The students at Seth Walsh's school were systematic in the way they targeted him because he was gay. They pushed him down the stairs. They kicked him until he was badly bruised. They screamed at him. They called him names. No doubt these bullies took direction and inspiration from adults who paved the way, who endorsed this kind of behavior.

Then one day after one of these incidents, a frightened Seth called his mom, and he said, ``Mom, you have to come get me right now.'' His mother could feel the fear in his voice, so she grabbed Seth's little brother, and they rushed out the door, they went to the school, and they brought him home. His mom was so supportive. That afternoon, they just sat and they talked.
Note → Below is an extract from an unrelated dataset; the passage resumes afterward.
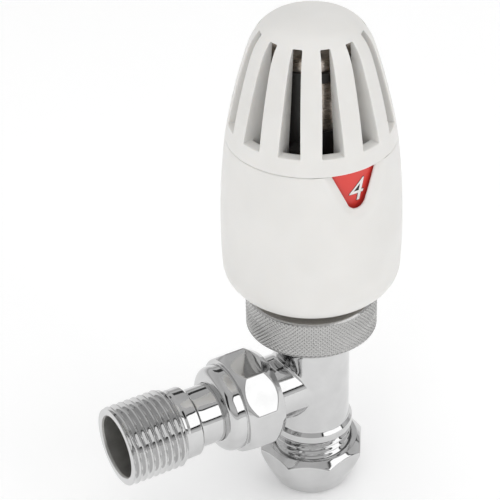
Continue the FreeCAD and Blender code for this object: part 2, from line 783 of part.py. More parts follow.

Seth went upstairs and took a shower to calm himself down. Afterwards, he came downstairs and asked his mom for a pen, told her he was going outside to play with the dogs. Ten minutes later, his mom went outside to continue this conversation with her son, but it was too late. Seth had hung himself from a tree, and the pen he had asked for was for his suicide note.

Seth Walsh was 13 years old.

A recent survey of transgender youth showed that half of them--52 percent of them--have contemplated suicide over the last year. Just think about that for a second. Half of the kids who are transgender come to the conclusion at some point in their young lives that they would be better off dead--dead--than to live in a world that believes they are threats to be marginalized or expunged.

How small, how tiny do you have to be to reach a position of political leadership and choose to use that position to bully or shame kids like Seth.

This campaign of targeting and marginalizing gay and transgender kids, trying to convince the country that they are threats to this country, it is just wrong on the facts, it is wrong morally, it has lethal consequences, and it should stop.